**TASK DIRECTIONS:** Set down exactly the lines that run from the line with "shown = obj.evaluated_get(depsgraph)" to the end of the data, and nothing else.

>> Begin DATA EXTRACT

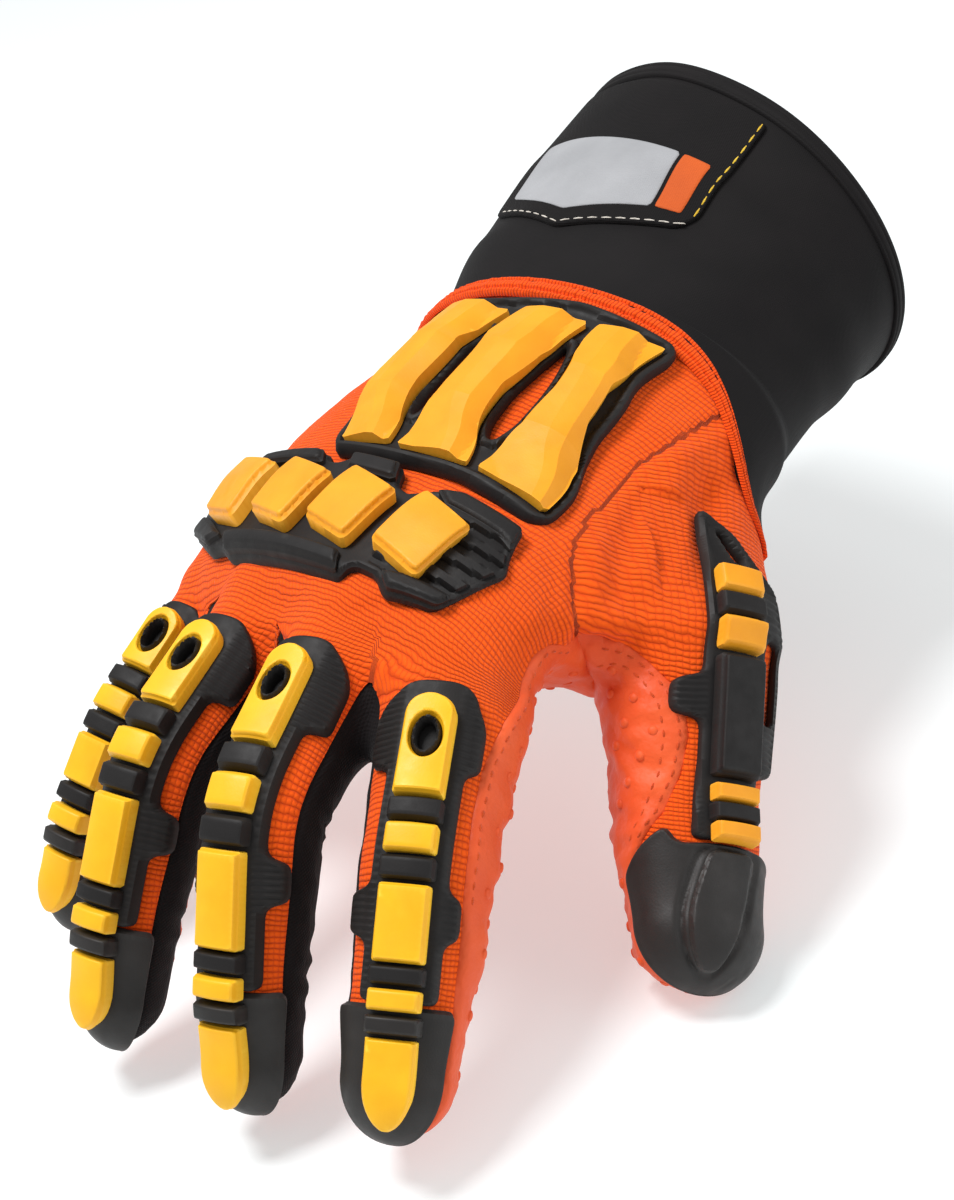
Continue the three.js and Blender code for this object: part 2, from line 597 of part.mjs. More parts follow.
// The guards down the fingers
const WINGS = { index: [10.5, 12.6], middle: [12.4, 12.4], ring: [12.4, 12.4], little: [12.4, 12.4] };
const SPINE = 7.4;
const HALF_PAD = 4.8;
const clearance = hand(GAP, palmRows, PALM_SIDES, DIGIT_SIDES);
const CAP_TURNS = {
  index: [-66, 56], middle: [-66, 66], ring: [-66, 66], little: [-66, 66], thumb: [-90, 100],
};
const capAngles = (name) => {
  const [from, to] = CAP_TURNS[name];
  return [...Array(9).keys()].map((i) => rad(from + (to - from) * i / 8));
};
const OVER_DIGIT = { edge: 7.4, grain: 0.5 };
const BAND_OVERHANG = 0.3;
const band = (place, at, half, low, high, off = 0) => {
  const wide = HALF_PAD + BAND_OVERHANG;
  const outline = strip([[at - half, wide + off, wide - off], [at + half, wide + off, wide - off]]);
  return patch(place, outline, low, high, { narrow: 0.92, edge: 7 });
};
for (const name of ['index', 'middle', 'ring', 'little']) {
  const d = digits[name];
  const place = onDigit(d);
  const [, second, last] = d.joints;
  const size = d.bones[0] / 46;
  const slim = name === 'little' ? 0.85 : 1;
  const start = 15.5 * size;
  const [right, left] = WINGS[name];
  const rows = [[start, 4.5, 4.5], [start + 2, 7.5, 7.5], [start + 4.5, right - 2, left - 2],
    [start + 8, right, left], [second - 14, right, left], [second - 12.5, SPINE, SPINE],
    [second + 7, SPINE, SPINE], [second + 8.5, right, left], [second + 15.5, right, left],
    [second + 17, SPINE, SPINE], [last + 0.6, SPINE, SPINE]].map(([s, a, b]) => [s, a * slim, b * slim]);
  const base = unite([
    patch(place, strip(rows), SEAT, BASE_TOP, OVER_DIGIT),
    ...[second - 4.2, second + 4.2, last - 4.2].map((s) => band(place, s, 1.6, BASE_TOP - 0.5, BAND_TOP)),
  ]);
  addNode(`${name}_guard`, base.subtract(clearance), blackRubber);
  const pad = (outline, holes = []) => (
    patch(place, outline, PAD_LOW, PAD_TOP, { holes, narrow: 0.9, edge: 7, grain: 0.4 }));
  const padStart = 19.6 * size;
  const hole = ellipse(0, padStart + 8.8 * size, 2.9, 4.3);
  addNode(`${name}_knuckle_pad`, pad(roundedStrip(padStart, second - 7, HALF_PAD, true, false), [hole]),
    yellowRubber);
  addNode(`${name}_middle_band`, band(place, second, 1.9, PAD_LOW, PAD_TOP), yellowRubber);
  const middlePad = pad(strip([[second + 7.2, HALF_PAD], [last - 6.6, HALF_PAD]]));
  addNode(`${name}_middle_pad`, middlePad, yellowRubber);
  const capFrom = last + 1.1;
  const capTop = GAP + CAP_WALL;
  const capShell = sheetSolid(d, digitStations(d, capFrom, d.tip), capAngles(name), GAP, capTop);
  const capBand = band(place, last + 4.6, 1.6, capTop - 0.5, BAND_TOP);
  addNode(`${name}_tip_cap`, capShell.add(capBand), greyRubber);
  addNode(`${name}_last_band`, band(place, last + 0.2, 1.8, PAD_LOW, PAD_TOP), yellowRubber);
  const tipOutline = roundedStrip(last + 7, last + 19 * size ** 0.5, HALF_PAD - 0.2, false, true);
  const tipPad = patch(place, tipOutline, capTop + 0.6, PAD_TOP - 1, { narrow: 0.84, edge: 6 });
  addNode(`${name}_tip_pad`, tipPad, yellowRubber);
}

// The guard down the thumb, whose raised bands lie THUMB_LINE to the right of its middle
const THUMB_LINE = 2;
{
  const d = digits.thumb;
  const place = onDigit(d);
  const rows = [[-20, 1, 1], [-16, 3, 3], [-9, 8.5, 4.4], [-6.5, 16, 4.4], [9.5, 16, 4.6], [11, 16, 11],
    [17.5, 16, 11], [19, 16, 4.8], [27.5, 16, 4.8], [29, 8.5, 5], [45, 8, 6]];
  const sideWindow = [[9.6, 2], [13.4, 2.5], [13.4, 17.5], [9.6, 18]];
  const slot = ellipse(1.2, -12.6, 1.7, 3.6);
  const low = BASE_TOP - 0.5;
  const ridgeOutline = strip([[6.5, 7, 3], [30.5, 7, 3]]);
  const ridge = patch(place, ridgeOutline, low, PAD_TOP + 0.6, { narrow: 0.76, edge: 7, grain: 0.4 });
  addNode('thumb_guard', unite([
    patch(place, strip(rows), SEAT, BASE_TOP, { ...OVER_DIGIT, holes: [slot, sideWindow] }),
    band(place, -0.8, 1.5, low, BAND_TOP, THUMB_LINE),
    band(place, 39.2, 2.2, low, BAND_TOP, THUMB_LINE),
    ridge,
  ]).subtract(clearance), blackRubber);
  [-4.6, 3.2, 34.4, 44].forEach((s, i) => {
    addNode(`thumb_band_${i + 1}`, band(place, s, 2, PAD_LOW, PAD_TOP, THUMB_LINE), yellowRubber);
  });
  const capFrom = 45.6;
  const capTop = GAP + CAP_WALL;
  const padOutline = strip([[47.8, 6, 3.4], [59, 2.2, 8], [63.7, -0.3, 8.2], [65.8, -2.4, 6]]);
  const pad = patch(place, padOutline, capTop - 0.5, capTop + 1.1, { narrow: 0.8 });
  const capShell = sheetSolid(d, digitStations(d, capFrom, d.tip), capAngles('thumb'), GAP + 0.3, capTop + 0.2);
  addNode('thumb_tip_cap', capShell.add(pad), greyRubber);
}

export default glove;
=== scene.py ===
"""Impact glove for a right hand: fabric, leather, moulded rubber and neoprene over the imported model."""
import math

import bpy
import bmesh
import numpy as np
from mathutils import Matrix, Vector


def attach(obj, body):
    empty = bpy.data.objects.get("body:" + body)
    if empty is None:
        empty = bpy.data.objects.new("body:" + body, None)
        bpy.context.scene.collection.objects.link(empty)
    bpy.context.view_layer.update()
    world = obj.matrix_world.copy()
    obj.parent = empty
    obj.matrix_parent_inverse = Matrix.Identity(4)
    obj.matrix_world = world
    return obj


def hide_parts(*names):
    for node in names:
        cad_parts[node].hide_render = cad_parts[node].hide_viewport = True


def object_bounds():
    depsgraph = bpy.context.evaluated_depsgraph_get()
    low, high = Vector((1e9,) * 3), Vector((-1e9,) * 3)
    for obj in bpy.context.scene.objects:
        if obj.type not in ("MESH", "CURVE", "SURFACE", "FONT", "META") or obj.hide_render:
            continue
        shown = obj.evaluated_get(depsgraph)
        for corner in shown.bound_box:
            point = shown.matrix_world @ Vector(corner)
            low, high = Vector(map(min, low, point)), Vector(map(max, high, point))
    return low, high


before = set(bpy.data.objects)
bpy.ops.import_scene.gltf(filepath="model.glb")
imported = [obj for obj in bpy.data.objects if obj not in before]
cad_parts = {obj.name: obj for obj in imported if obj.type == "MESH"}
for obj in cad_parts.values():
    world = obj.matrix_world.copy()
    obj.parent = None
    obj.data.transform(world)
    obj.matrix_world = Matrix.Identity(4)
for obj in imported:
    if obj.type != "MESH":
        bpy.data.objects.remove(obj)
cad_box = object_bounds()

# Layers over the glove's surface, in millimetres
WALL = 1.8
CUFF_WALL = 2.8
SEAT = 0.45
BASE_TOP = 2.2
PAD_LOW = 2.3
PAD_TOP = 5.6
BAND_TOP = 5.3
CAP_WALL = 1.4
TIP_LENGTH = 11
JOINT_ROUNDING = 9
ROOT_TAPER = -6
PALM_PITCH = 7.9
PALM_ROLL = 6.9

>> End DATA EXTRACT

**RESPONSE TO THIS EXERCISE:**
        shown = obj.evaluated_get(depsgraph)
        for corner in shown.bound_box:
            point = shown.matrix_world @ Vector(corner)
            low, high = Vector(map(min, low, point)), Vector(map(max, high, point))
    return low, high


before = set(bpy.data.objects)
bpy.ops.import_scene.gltf(filepath="model.glb")
imported = [obj for obj in bpy.data.objects if obj not in before]
cad_parts = {obj.name: obj for obj in imported if obj.type == "MESH"}
for obj in cad_parts.values():
    world = obj.matrix_world.copy()
    obj.parent = None
    obj.data.transform(world)
    obj.matrix_world = Matrix.Identity(4)
for obj in imported:
    if obj.type != "MESH":
        bpy.data.objects.remove(obj)
cad_box = object_bounds()

# Layers over the glove's surface, in millimetres
WALL = 1.8
CUFF_WALL = 2.8
SEAT = 0.45
BASE_TOP = 2.2
PAD_LOW = 2.3
PAD_TOP = 5.6
BAND_TOP = 5.3
CAP_WALL = 1.4
TIP_LENGTH = 11
JOINT_ROUNDING = 9
ROOT_TAPER = -6
PALM_PITCH = 7.9
PALM_ROLL = 6.9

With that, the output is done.